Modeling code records
------------------------------------------------------------------------
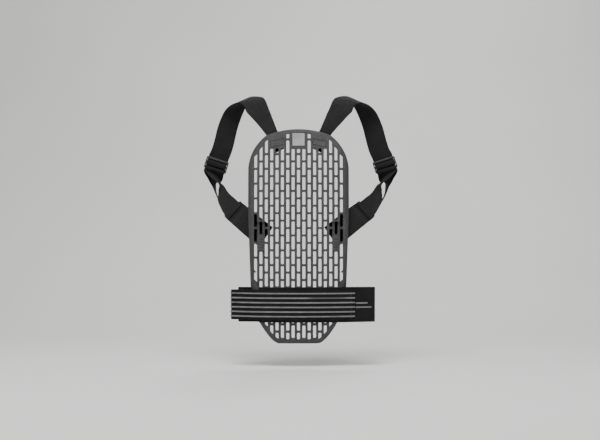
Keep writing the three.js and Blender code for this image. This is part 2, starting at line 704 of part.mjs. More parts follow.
// The common course of the two lower straps, from below the adjuster to the sewn end on the inner face.
function lowerCourse(reach) {
  const edgeOut = HALF_WIDTH + SIDE_EDGE_OUT;
  const edgeDeep = sag(edgeOut, SIDE_ANCHOR_UP) + STRAP_LIFT;
  const edge = new THREE.Vector3(edgeOut, edgeDeep, SIDE_ANCHOR_UP + SIDE_EDGE_RISE);
  const start = threadStations(LOOP_THREAD, reach).pop();
  const free = LOWER_COURSE.map((row) => ({
    point: new THREE.Vector3(
      THREE.MathUtils.lerp(edge.x, start.point.x, row.out),
      THREE.MathUtils.lerp(edge.y, start.point.y, row.deep),
      THREE.MathUtils.lerp(start.point.z, edge.z, row.down),
    ),
    across: new THREE.Vector3(row.ax, row.ay, row.az),
    width: STRAP_WIDTH * row.width,
  }));
  const sewn = [0, 0.5, 1].map((share) => {
    const out = THREE.MathUtils.lerp(HALF_WIDTH - SIDE_LEAVES_IN, HALF_WIDTH - SIDE_SEWN_IN, share);
    const up = SIDE_ANCHOR_UP + SIDE_SEWN_RISE - share * SIDE_SEWN_FALL;
    return {
      point: onInnerFace(out, up, STRAP_LIFT + SIDE_STRAP_BOW),
      across: alongInnerFace(out, up, SIDE_SEWN_ACROSS),
      width: STRAP_WIDTH,
    };
  });
  return smoothed([start, ...free, ...sewn], 4);
}

function adjusterStrap(reach) {
  const course = lowerCourse(reach);
  const end = Math.round(course.length * LAP_AT);
  return ribbon([...threadStations(LOOP_THREAD, reach), ...course.slice(1, end)], WEBBING);
}

function sideStrap(reach) {
  const course = lowerCourse(reach);
  const end = Math.round(course.length * LAP_AT);
  let start = end - 1;
  while (course[start].point.distanceTo(course[end - 1].point) < LAP) start -= 1;
  return ribbon(course.slice(start).map((station, index, all) => {
    const next = all[Math.min(all.length - 1, index + 1)].point;
    const before = all[Math.max(0, index - 1)].point;
    const face = next.clone().sub(before).cross(station.across).normalize();
    const lap = index <= end - start ? WEBBING + 3 * CLEARANCE : 0;
    return { ...station, point: station.point.clone().addScaledVector(face, lap), width: SIDE_STRAP_WIDTH };
  }), WEBBING);
}

// Belt lines are drawn in plan, as points across and deep at the belt's middle height.
const BELT_LEAN = sagSlopes(0, BELT_UP).up;
const BELT_BOW = BOTTOM_SAG * (BAND_HEIGHT / 2 / (HALF_HEIGHT + BOTTOM_SAG_FROM)) ** 2;
const FRONT_LIFT = -PLATE_DEPTH - CLEARANCE - ELASTIC / 2;
const BACK_LIFT = CLEARANCE + BELT_BOW + ELASTIC / 2;
const LAYER = ELASTIC + CLEARANCE;
const FRONT_LEAVES = HALF_WIDTH - FRONT_LEAVES_IN;
const BACK_LEAVES = HALF_WIDTH - BACK_LEAVES_IN;

function hugging(from, to, lift) {
  const steps = Math.ceil(Math.abs(to - from) / BELT_STEP);
  const points = [];
  for (let step = 0; step <= steps; step += 1) {
    const out = THREE.MathUtils.lerp(from, to, step / steps);
    points.push(new THREE.Vector2(out, sag(out, BELT_UP) + lift));
  }
  return points;
}

// Half a turn round a fold, from the outer side to the wearer's side.
function fold(foldOut) {
  const side = Math.sign(foldOut);
  const middle = foldOut - side * (FOLD_RADIUS + ELASTIC / 2);
  return [-90, -60, -30, 0, 30, 60, 90].map((degrees) => {
    const turn = THREE.MathUtils.degToRad(degrees);
    return new THREE.Vector2(
      middle + side * FOLD_RADIUS * Math.cos(turn),
      FOLD_DEPTH + FOLD_RADIUS * Math.sin(turn),
    );
  });
}

function pointAt(line, out) {
  for (let i = 0; i + 1 < line.length; i += 1) {
    const [a, b] = [line[i], line[i + 1]];
    const share = (out - a.x) / (b.x - a.x);
    if (share >= 0 && share <= 1) return a.clone().lerp(b, share);
  }
  throw new Error('the line does not reach this place');
}

// The band: the right wing's free end on the outer face, the right fold, and the run behind the plate.
function bandLine() {
  const front = hugging(RIGHT_WING_END, FRONT_LEAVES, FRONT_LIFT);
  const back = hugging(BACK_LEAVES, -BACK_LEAVES, BACK_LIFT);
  const behindWing = fold(LEFT_FOLD_OUT).pop().sub(new THREE.Vector2(0, LAYER));
  const end = pointAt([back[back.length - 1], behindWing], BAND_END);
  return [...front, ...fold(RIGHT_FOLD_OUT), ...back, end];
}

// The striped wing: sewn on the band behind, round the left fold, and over the right wing to its end.
function wingLine() {
  const back = hugging(WING_SEWN_END, -BACK_LEAVES, BACK_LIFT + LAYER);
  const round = fold(LEFT_FOLD_OUT).reverse();
  const front = hugging(-FRONT_LEAVES, FRONT_LEAVES, FRONT_LIFT);
  const rightFold = fold(RIGHT_FOLD_OUT)[0];
  const end = pointAt([front[front.length - 1], rightFold], WING_FREE_END);
  const over = offsetLine([...front, end], LAYER);
  return [...back, ...round, ...over];
}

// A strip of the belt along a line in plan, at a height above the belt's middle. The belt leans with the
// plate, so what is higher lies further out.
function beltStrip(line, up, height, thickness) {
  const outer = offsetLine(line, thickness / 2);
  const inner = offsetLine(line, -thickness / 2);
  const corner = (point, level) => new THREE.Vector3(point.x, point.y + BELT_LEAN * level, BELT_UP + level);
  const [low, high] = [up - height / 2, up + height / 2];
  return skin(line.map((_, index) => [
    corner(outer[index], low),
    corner(outer[index], high),
    corner(inner[index], high),
    corner(inner[index], low),
  ]));
}

function gripStripe(number) {
  const wing = wingLine();
  const sewn = wing.findIndex((point) => point.x < -BACK_LEAVES + 1);
  const start = pointAt(wing.slice(sewn, sewn + 2), GRIP_BACK_END);
  const visible = [start, ...wing.slice(sewn + 1)];
  const line = offsetLine(visible, (ELASTIC + GRIP_THICK) / 2 + CLEARANCE);
  const up = ((GRIP_STRIPES - 1) / 2 - number) * GRIP_PITCH;
  return beltStrip(line, up, GRIP_WIDTH, GRIP_THICK);
}

function bandStripe({ up, length }) {
  const straight = [hugging(0, FRONT_LEAVES, FRONT_LIFT).pop(), fold(RIGHT_FOLD_OUT)[0]];
  const from = WING_FREE_END + BAND_STRIPE_GAP;
  const line = [pointAt(straight, from), pointAt(straight, from + length)];
  return beltStrip(offsetLine(line, (ELASTIC + GRIP_THICK) / 2 + CLEARANCE), up, GRIP_WIDTH, GRIP_THICK);
}

const group = new THREE.Group();

function place(name, geometry, material) {
  const mesh = new THREE.Mesh(geometry, material);
  mesh.name = name;
  group.add(mesh);
}

function placePair(name, shape, material) {
  place(`${name}_right`, shape(RIGHT_LOOP_REACH), material());
  place(`${name}_left`, mirrored(shape(LEFT_LOOP_REACH)), material());
}

place('protector_plate', protectorPlate(), foam());
place('badge_plaque', badgePlaque(), badge());
placePair('marking_pad', markingPad, foam);
placePair('channel_pad', channelPad, foam);
placePair('shoulder_strap', shoulderStrap, webbing);
placePair('slide_adjuster', slideAdjuster, plastic);
placePair('adjuster_strap', adjusterStrap, webbing);
placePair('side_strap', sideStrap, webbing);
place('belt_band', beltStrip(bandLine(), 0, BAND_HEIGHT, ELASTIC), elastic());
place('belt_striped_wing', beltStrip(wingLine(), 0, WING_HEIGHT, ELASTIC), elastic());
for (let number = 0; number < GRIP_STRIPES; number += 1) {
  place(`grip_stripe_${number + 1}`, gripStripe(number), silicone());
}
BAND_STRIPES.forEach((stripe, number) => {
  place(`band_stripe_${number + 1}`, bandStripe(stripe), silicone());
});

export default group;
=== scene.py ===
import math

import bmesh
import bpy
from mathutils import Matrix, Vector, kdtree, noise


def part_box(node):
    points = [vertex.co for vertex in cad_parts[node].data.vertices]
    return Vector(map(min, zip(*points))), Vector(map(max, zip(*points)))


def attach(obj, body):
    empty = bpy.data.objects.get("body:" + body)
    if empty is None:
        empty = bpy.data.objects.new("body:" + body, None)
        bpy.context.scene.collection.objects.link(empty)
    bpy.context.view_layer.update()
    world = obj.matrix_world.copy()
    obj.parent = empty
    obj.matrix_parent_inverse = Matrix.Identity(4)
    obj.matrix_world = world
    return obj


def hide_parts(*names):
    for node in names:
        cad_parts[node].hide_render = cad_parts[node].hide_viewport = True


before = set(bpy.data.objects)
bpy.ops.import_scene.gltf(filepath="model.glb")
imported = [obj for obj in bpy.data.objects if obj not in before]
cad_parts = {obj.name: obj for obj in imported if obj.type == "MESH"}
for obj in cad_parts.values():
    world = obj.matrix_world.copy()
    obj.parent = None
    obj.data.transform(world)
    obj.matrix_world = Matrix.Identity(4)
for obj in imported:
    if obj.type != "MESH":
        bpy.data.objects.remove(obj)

bl_info = {
    "name": "Back protector",
    "version": (1, 0, 0),
    "blender": (4, 5, 0),
    "location": "View3D > Sidebar > Back protector",
    "description": "Models a slotted foam back protector with shoulder straps and a wide elastic belt",
    "category": "Add Mesh",
}

# Foam plate, in metres. It is modelled flat, as out, up and height above the inner face, and then bowed.
PLATE_WIDTH = 0.202
PLATE_HEIGHT = 0.430
PLATE_DEPTH = 0.015
RIM_DEPTH = 0.007
RIM_WIDTH = 0.007
INNER_ROUND = 0.0012
SIDE_SAG = 0.012
TOP_SAG = 0.022
BOTTOM_SAG = 0.012
TOP_SAG_FROM = 0.020
BOTTOM_SAG_FROM = -0.060
HALF_WIDTH = PLATE_WIDTH / 2
HALF_HEIGHT = PLATE_HEIGHT / 2

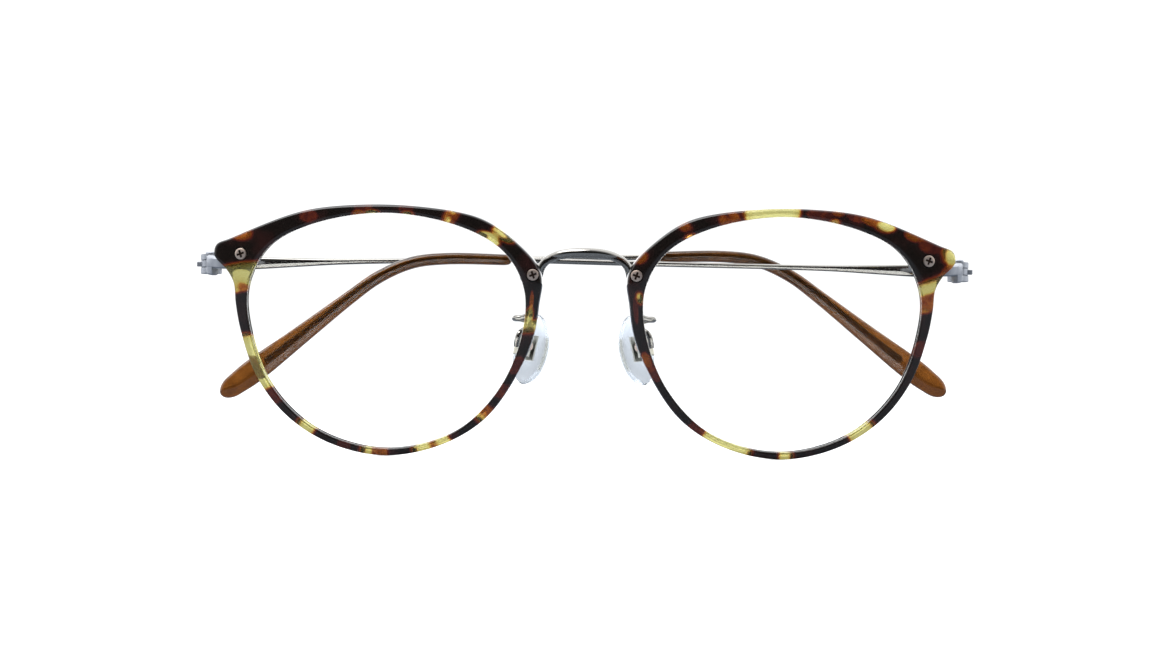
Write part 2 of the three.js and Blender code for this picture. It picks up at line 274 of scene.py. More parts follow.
------------------------------------------------------------------------
WHAT YOU ARE ASKED TO DO = Emit only the lines from the one containing "place('protector_plate', protectorPlate(), foam());" through the one containing "cad_parts[node].hide_render = cad_parts[node].hide_viewport", copied exactly.

RESULT OF THE TASK =
place('protector_plate', protectorPlate(), foam());
place('badge_plaque', badgePlaque(), badge());
placePair('marking_pad', markingPad, foam);
placePair('channel_pad', channelPad, foam);
placePair('shoulder_strap', shoulderStrap, webbing);
placePair('slide_adjuster', slideAdjuster, plastic);
placePair('adjuster_strap', adjusterStrap, webbing);
placePair('side_strap', sideStrap, webbing);
place('belt_band', beltStrip(bandLine(), 0, BAND_HEIGHT, ELASTIC), elastic());
place('belt_striped_wing', beltStrip(wingLine(), 0, WING_HEIGHT, ELASTIC), elastic());
for (let number = 0; number < GRIP_STRIPES; number += 1) {
  place(`grip_stripe_${number + 1}`, gripStripe(number), silicone());
}
BAND_STRIPES.forEach((stripe, number) => {
  place(`band_stripe_${number + 1}`, bandStripe(stripe), silicone());
});

export default group;
=== scene.py ===
import math

import bmesh
import bpy
from mathutils import Matrix, Vector, kdtree, noise


def part_box(node):
    points = [vertex.co for vertex in cad_parts[node].data.vertices]
    return Vector(map(min, zip(*points))), Vector(map(max, zip(*points)))


def attach(obj, body):
    empty = bpy.data.objects.get("body:" + body)
    if empty is None:
        empty = bpy.data.objects.new("body:" + body, None)
        bpy.context.scene.collection.objects.link(empty)
    bpy.context.view_layer.update()
    world = obj.matrix_world.copy()
    obj.parent = empty
    obj.matrix_parent_inverse = Matrix.Identity(4)
    obj.matrix_world = world
    return obj


def hide_parts(*names):
    for node in names:
        cad_parts[node].hide_render = cad_parts[node].hide_viewport = True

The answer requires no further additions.